Alors aussi, dans l’année 1827, illustrée par cet exploit, il ne manqua pas de gens pour trouver la victoire de Navarin stérile, inopportune et même malencontreuse [untoward). Ce fut l’expression mémorable d’un homme public célèbre, et sa plainte dans le parlement britannique.
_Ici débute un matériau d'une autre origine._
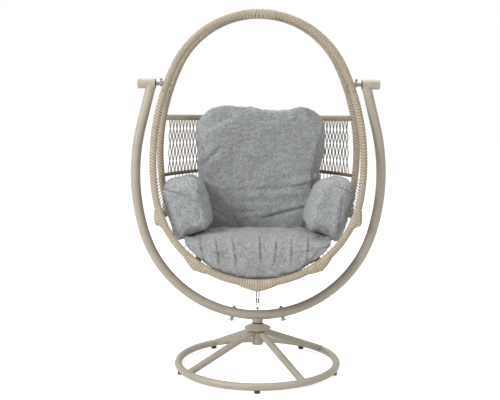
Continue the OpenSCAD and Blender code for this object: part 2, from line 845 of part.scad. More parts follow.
module left_seat_rib() {
    mirror([1, 0, 0]) right_seat_rib();
}

module right_arm_rib() {
    rope() seated_on_hoops() bowed_rib(arm_front, arm_back, arm_rib_bow, 90, rope_r);
}

module left_arm_rib() {
    mirror([1, 0, 0]) right_arm_rib();
}

module strap_anchor() {
    zinc() difference() {
        translate([0, 0, anchor_z]) eye(eye_r, anchor_wire_r);
        rod(mid_front, mid_back, rope_r);
    }
}

// ---------------------------------------------------------------- egg: nets
// A closed mesh over rings of equal counts, in order, with flat ends.
module ringed(rings) {
    n = len(rings[0]);
    last = (len(rings) - 1) * n;
    polyhedron(
        points = [for (ring = rings) for (p = ring) p],
        faces = concat(
            [for (i = [0 : len(rings) - 2], j = [0 : n - 1])
                each [[i * n + j, i * n + (j + 1) % n, (i + 1) * n + j],
                    [(i + 1) * n + j, i * n + (j + 1) % n, (i + 1) * n + (j + 1) % n]]],
            [for (j = [1 : n - 2]) [0, j + 1, j]],
            [for (j = [1 : n - 2]) [last, last + j, last + j + 1]]),
        convexity = 4);
}

// A four-sided cord through points, cut short at both ends, with its rings spanned by a and b.
module cord(path, a, b, cut_first, cut_end) {
    m = len(path) - 1;
    first = path[0] + cut_first * unit(path[1] - path[0]);
    end = path[m] + cut_end * unit(path[m - 1] - path[m]);
    ringed([for (i = [0 : m]) let (p = i == 0 ? first : (i == m ? end : path[i]))
        [p + a, p + b, p - a, p - b]]);
}

function unit(d) = d / norm(d);
in_rope = rope_r - 3;
in_top_rail = top_rail_od / 2 - 3;
in_mid_rail = mid_rail_od / 2 - 3;

function mid_rail_at(x) = let (back = sqrt(mid_rail_r * mid_rail_r - x * x) - mid_rail_r + mid_rail_bulge)
    [x, mid_rail_y + back * cos(mid_rail_lean), mid_rail_z + back * sin(mid_rail_lean)];
function top_rail_at(x) = [x, top_rail_y, top_rail_z];
function low_hoop_at(h, x) = let (r = low_r(h)) [x, low_centre(h)[1] - sqrt(r * r - x * x)];

net_half = mid_rail_half - rope_r - 12;
net_pitch = 2 * net_half / net_pairs;

// The crossing pairs: each cord swings half a pitch to one side between the rows of crossings.
module back_net() {
    steps = 2 * net_rows + 2;
    rope() for (i = [0 : net_pairs - 1], way = [-1, 1]) {
        x = -net_half + net_pitch * (i + 0.5);
        cord([for (k = [0 : steps]) let (
                t = k / steps,
                swing = k == 0 || k == steps ? 0.3 : (k % 2 == 1 ? 0.42 : -0.42),
                p = (1 - t) * top_rail_at(x) + t * mid_rail_at(x))
            p + [way * swing * net_pitch * 0.5, way * (net_r + 0.3), 0]],
            [net_r, 0, 0], [0, net_r, 0], in_top_rail, in_mid_rail);
    }
}

module lower_back_net() {
    count = 2 * floor(net_pairs / 2) - 2;
    reach = seat_rib_x + 40;
    rope() for (i = [0 : count - 1]) {
        x = reach * (2 * i / (count - 1) - 1);
        // the hoop is met at a slant, so the cord is cut longer
        cord([mid_rail_at(x), in_rear(low_hoop_at(rear_hoop_arcs, x))],
            [net_r, 0, 0], [0, net_r, 0], in_mid_rail,
            in_rope / sqrt(1 - pow(x / low_r(rear_hoop_arcs), 2)) + 1);
    }
}

module seat_net() {
    count = net_pairs - 2;
    reach = seat_rib_x + 60;
    rope() for (i = [0 : count - 1]) {
        x = reach * (2 * i / (count - 1) - 1);
        cord([in_front(low_hoop_at(front_hoop_arcs, x)), in_rear(low_hoop_at(rear_hoop_arcs, x))],
            [net_r, 0, 0], [0, 0, net_r], in_rope, in_rope);
    }
}

// Level cords between the sides of the two hoops, behind the arm cushions.
module side_nets() {
    count = 8;
    rope() for (side = [-1, 1], i = [0 : count - 1]) {
        z = arm_rib_z + rope_r + 11 + i * 24;
        front_x = side_reach(front_hoop_arcs, (z - apex_z) / cos(front_tilt));
        rear_x = side_reach(rear_hoop_arcs, rear_v(z));
        cord([[side * front_x, front_plane_y(z), z], [side * rear_x, rear_plane_y(z), z]],
            [net_r, 0, 0], [0, 0, net_r], in_rope, in_rope);
    }
}

function front_plane_y(z) = apex_y + (z - apex_z) * tan(front_tilt);
function side_reach(h, v) = v > side_end(h)[1] ? side_x_at(h, v)
    : sqrt(pow(low_r(h), 2) - pow(v - low_centre(h)[1], 2));

// ---------------------------------------------------------------- cushions
around = 28;
along = 23;
function spow(v, e) = sign(v) * pow(abs(v), e);

// A cushion: a squared ball whose unit point q is placed by a function. Smaller powers give
// squarer ends (e[0], e[1]) and squarer sides (e[2], e[3]).
module cushion(e, place) {
    rings = [for (i = [1 : along]) let (a = 180 * i / (along + 1)) [for (j = [0 : around - 1])
        let (b = 360 * j / around)
            place([-spow(cos(a), e[0]), spow(sin(a), e[1]) * spow(cos(b), e[2]),
                spow(sin(a), e[1]) * spow(sin(b), e[3])])]];
    color([0.58, 0.59, 0.6]) capped(rings, place([-1, 0, 0]), place([1, 0, 0]));
}

// A closed mesh over rings with a point at each end.
module capped(rings, first, end) {
    n = len(rings[0]);
    m = len(rings);
    polyhedron(
        points = concat([for (ring = rings) for (p = ring) p], [first, end]),
        faces = concat(
            [for (i = [0 : m - 2], j = [0 : n - 1])
                each [[i * n + j, (i + 1) * n + j, i * n + (j + 1) % n],
                    [(i + 1) * n + j, (i + 1) * n + (j + 1) % n, i * n + (j + 1) % n]]],
            [for (j = [0 : n - 1]) [m * n, j, (j + 1) % n]],
            [for (j = [0 : n - 1]) [m * n + 1, (m - 1) * n + (j + 1) % n, (m - 1) * n + j]]),
        convexity = 4);
}

// The seat cushion lies on the seat net in the front hoop's low bend; q is across, back, up.
seat_top_z = pivot_z - seat_top_drop;
seat_front_y = front_plane_y(seat_top_z) - 27;
seat_rise = 0.06;
seat_crown = 14;
net_gap = 7;
function seat_low_z(x) = apex_z + cos(front_tilt) * (low_centre(front_hoop_arcs)[1]
    - sqrt(pow(low_r(front_hoop_arcs) - rope_r, 2) - x * x))
    + net_gap - 20 * max(0, 1 - pow(x / 300, 2));
function seat_point(q) = let (
        x = q[0] * seat_half_w,
        low = seat_low_z(x),
        back = (q[1] + 1) / 2 * seat_depth,
        tuck = 4 * pow(cos(720 * q[0]), 2) * (1 - abs(q[2])) * (q[1] < 0 ? 1 : 0),
        crown = seat_crown * (1 - q[0] * q[0]) * (1 - q[1] * q[1]))
    [x, seat_front_y + back + tuck, (seat_top_z + low) / 2 + q[2] * (seat_top_z - low) / 2
        + (q[2] > 0 ? crown + seat_rise * back * q[2] : 0.05 * back * q[2])];

module seat_cushion() {
    cushion([0.42, 0.36, 0.42, 0.5], function (q) seat_point(q));
}

// The back cushion leans on both rails, with two ears at its top; q is across, back, up.
back_low_z = pivot_z - back_low_drop;
back_top_z = pivot_z - back_top_drop;
ear_h = 21;
back_low_y = rear_plane_y(back_low_z) - 63;
back_wrap = 40;
function back_point(q) = let (
        ears = ear_h * pow(sin(180 * min(1, abs(q[0]) / 1.12)), 2),
        top = back_top_z - ear_h + ears,
        z = (back_low_z + top) / 2 + q[2] * (top - back_low_z) / 2,
        t = (z - back_low_z) / (back_top_z - back_low_z),
        waist = 1 - 0.05 * pow(sin(180 * t), 2) - 0.1 * pow(1 - t, 3),
        lean = back_low_y + 169 * t - 85 * t * t - 248 * t * t * t
            - back_wrap * q[0] * q[0] * sin(180 * min(1, t)))
    [q[0] * back_half_w * waist, lean + q[1] * back_half_t, z];

module back_cushion() {
    cushion([0.42, 0.38, 0.6, 0.45], function (q) back_point(q));
}

// An arm cushion stands on the seat's side and leans outwards; q is up, forwards, outwards.
arm_low_z = pivot_z - arm_low_drop;
arm_top_z = pivot_z - arm_top_drop;
arm_low_x = 314;
arm_half_t = 74;
function arm_point(q) = let (
        t = (q[0] + 1) / 2,
        low = arm_low_z - 40 * q[2] - 8 * q[2] * q[2],
        top = arm_top_z - 18 * q[2])
    [arm_low_x + 50 * t + 36 * pow(t, 1.9) + q[2] * (arm_half_t + 51 * t - 34 * pow(t, 1.9)),
        -8 - q[1] * arm_depth / 2, low + t * (top - low)];

module right_arm_cushion() {
    cushion([0.36, 0.32, 0.45, 0.38], function (q) arm_point(q));
}

module left_arm_cushion() {
    mirror([1, 0, 0]) right_arm_cushion();
}

// ---------------------------------------------------------------- tether
module tether_strap() {
    black() rotate([0, 0, -link_twist]) {
        welded_bend([0, anchor_z - strap_half_w], strap_half_w, strap_r, 0, -90, 90);
        welded_bend([0, strap_low_z + strap_half_w], strap_half_w, strap_r, 0, 90, 270);
        for (side = [-1, 1]) translate([side * strap_half_w, 0, strap_low_z + strap_half_w])
            cylinder(r = strap_r, h = strap_h - 2 * strap_half_w);
    }
}

hook_low_bow = 10;
hook_top_bow = 7;
gate_pivot = [8, hook_top_z - 13];
gate_tip = [hook_low_bow, eye_z + 16];
rivet_r = 1.2;
knuckle_r = 2.6;

module snap_hook() {
    zinc() rotate([0, 0, link_twist]) difference() {
        union() {
            welded_bend([0, eye_z + hook_low_bow], hook_low_bow, hook_r, 0, 90, 270);
            translate([hook_low_bow, 0, eye_z + hook_low_bow]) cylinder(r = hook_r, h = 4);
            rod([-hook_low_bow, 0, eye_z + hook_low_bow], [-hook_top_bow, 0, hook_top_z - hook_top_bow],
                hook_r);
            bend([0, hook_top_z - hook_top_bow], hook_top_bow, hook_r, 0, -90, 90);
            translate([hook_top_bow - hook_r, -4, hook_top_z - hook_top_bow - 2]) cube([2 * hook_r, 8, 3]);
            for (side = [-1, 1]) translate([hook_top_bow - hook_r, side * 3.1 - 0.9, gate_pivot[1] - knuckle_r])
                cube([2 * hook_r, 1.8, hook_top_z - hook_top_bow - gate_pivot[1] + knuckle_r]);
        }
        gate_pin(rivet_r);
    }
}

module gate_pin(r) {
    translate([gate_pivot[0], 0, gate_pivot[1]]) rotate([90, 0, 0])
        cylinder(r = r, h = 9, center = true);
}

module hook_gate() {
    zinc() rotate([0, 0, link_twist]) difference() {
        union() {
            rod([gate_pivot[0], 0, gate_pivot[1]], [gate_tip[0], 0, gate_tip[1]], 1.9);
            translate([gate_pivot[0], 0, gate_pivot[1]]) rotate([90, 0, 0])
                cylinder(r = knuckle_r - 0.2, h = 3.8, center = true);
        }
        gate_pin(rivet_r + running_gap);
    }
}

module gate_rivet() {
    zinc() rotate([0, 0, link_twist]) gate_pin(rivet_r);
}

base_ring();
spoke_front_right();
spoke_rear_right();
spoke_rear_left();
spoke_front_left();
hub_plate();
bearing_sleeve();
glide_feet();
swivel_bushes();
thrust_washer();
swivel_post();
post_retainer();
saddle_boss();
centre_section();
left_arm();
right_arm();
left_pin_housing();
right_pin_housing();
end_caps();
pin_bushes();
clamp_bolts();
clamp_washers();
wing_nuts();
tether_eye();
left_pin();
right_pin();
pin_locking_screws();
front_crown_tube();
front_crown_rope();
rear_crown_tube();
rear_crown_rope();
front_rim_tube();
front_rim_rope();
rear_frame_tube();
rear_frame_rope();
crown_binding();
splice_spigots();
splice_bolts();
top_rail();
mid_rail();
centre_rib();
left_seat_rib();
right_seat_rib();
left_arm_rib();
right_arm_rib();
back_net();
lower_back_net();
seat_net();
side_nets();
strap_anchor();
seat_cushion();
back_cushion();
left_arm_cushion();
right_arm_cushion();
tether_strap();
snap_hook();
hook_gate();
gate_rivet();
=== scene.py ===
# %% [markdown]
# # Dressing a hanging egg chair
# The solids of the chair come in as a fixed frame: a round foot, a horseshoe stand that turns on it, and an egg
# of two rope-bound hoops that hangs on two pins. What the solids leave plain is made here: the turns of rope,
# the nets, the padding and the finish of the metal. Everything is in metres, with +Z up.

import math

import bpy
import numpy as np
from mathutils import Matrix, Vector


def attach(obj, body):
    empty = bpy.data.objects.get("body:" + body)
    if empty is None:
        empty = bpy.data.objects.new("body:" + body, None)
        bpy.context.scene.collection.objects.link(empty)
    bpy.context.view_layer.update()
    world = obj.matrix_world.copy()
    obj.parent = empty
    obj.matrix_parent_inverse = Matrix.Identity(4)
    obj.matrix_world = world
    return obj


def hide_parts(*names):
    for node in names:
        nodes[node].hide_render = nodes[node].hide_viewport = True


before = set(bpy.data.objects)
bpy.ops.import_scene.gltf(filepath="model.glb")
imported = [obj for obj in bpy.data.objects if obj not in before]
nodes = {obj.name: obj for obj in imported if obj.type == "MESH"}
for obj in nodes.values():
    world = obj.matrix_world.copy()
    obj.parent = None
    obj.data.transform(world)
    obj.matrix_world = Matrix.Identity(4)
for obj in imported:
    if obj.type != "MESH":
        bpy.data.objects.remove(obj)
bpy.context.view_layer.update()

# %% [markdown]
# ## The camera
# The chair was seen from five metres, a little above the armrests, with a lens of about 70 mm. A small sideways
# shift puts the chair where it stood in the frame, and a third of a degree of roll gives it the same slight lean.

# %% Camera
CAMERA_AT, LOOKS_DOWN, ROLL = (0, -5.038, 1.61), 8.04, 0.3
camera = bpy.data.objects.new("camera", bpy.data.cameras.new("camera"))
bpy.context.scene.collection.objects.link(camera)
camera.data.lens = 70.37
camera.data.sensor_width = 36
camera.data.shift_x = -0.0163
aim = Matrix.Rotation(math.radians(90 - LOOKS_DOWN), 4, "X") @ Matrix.Rotation(math.radians(ROLL), 4, "Z")
camera.matrix_world = Matrix.Translation(CAMERA_AT) @ aim
bpy.context.scene.camera = camera
print("camera at", tuple(round(c, 3) for c in camera.location))

# %% [markdown]
# ## Helpers for surfaces
# A new piece is worked out as a grid of points: one index runs along it, the other round it. The helpers turn
# such a grid into a closed mesh. A piece is then given the body that it rides on and the solid that it stands
# for.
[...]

Nous ne rechercherons pas ici les motifs d’intérêt immédiat et de lointaine prévoyance qui dictaient cet étrange langage et ce désaveu d’un combat que l’Angleterre avait très volontairement livré et d’un triomphe qu’elle partageait ; mais fut-il jamais victoire moins stérile que celle qui, venant arrêter l’extermination d’une race chrétienne, décidait le succès de la plus juste des résistances, et rendit possible et prochaine la formation d’un nouvel état civilisé ? On dit beaucoup alors que ce blâme de quelques politiques anglais tenait surtout à des rivalités de commerce dans la Méditerranée et à la crainte du nolis à bon marché des petits vaisseaux grecs. En vérité, cette sollicitude était bien peu sérieuse pour une si grande puissance, portant si loin et partout ses bras et son commerce. On n’approuva donc guère en France cette humeur de nos alliés, vainqueurs à leur corps défendant et faisant acte de contrition pour les vaisseaux turcs détruits à Navarin. L’esprit public français, alors si éveillé sur tous les intérêts de civilisation et de liberté, salua d’un vif enthousiasme le brave amiral Rigny, dont la décision entraînante et glorieuse ressortait si bien du regret tardif de ses confédérés. La joie de cet événement fut générale en France, et les talens le plus chers au pays, de Casimir Delavigne à Victor Hugo, la célébrèrent avec non moins de talent et de faveur populaire que n’en avait rencontré j adis Herrera.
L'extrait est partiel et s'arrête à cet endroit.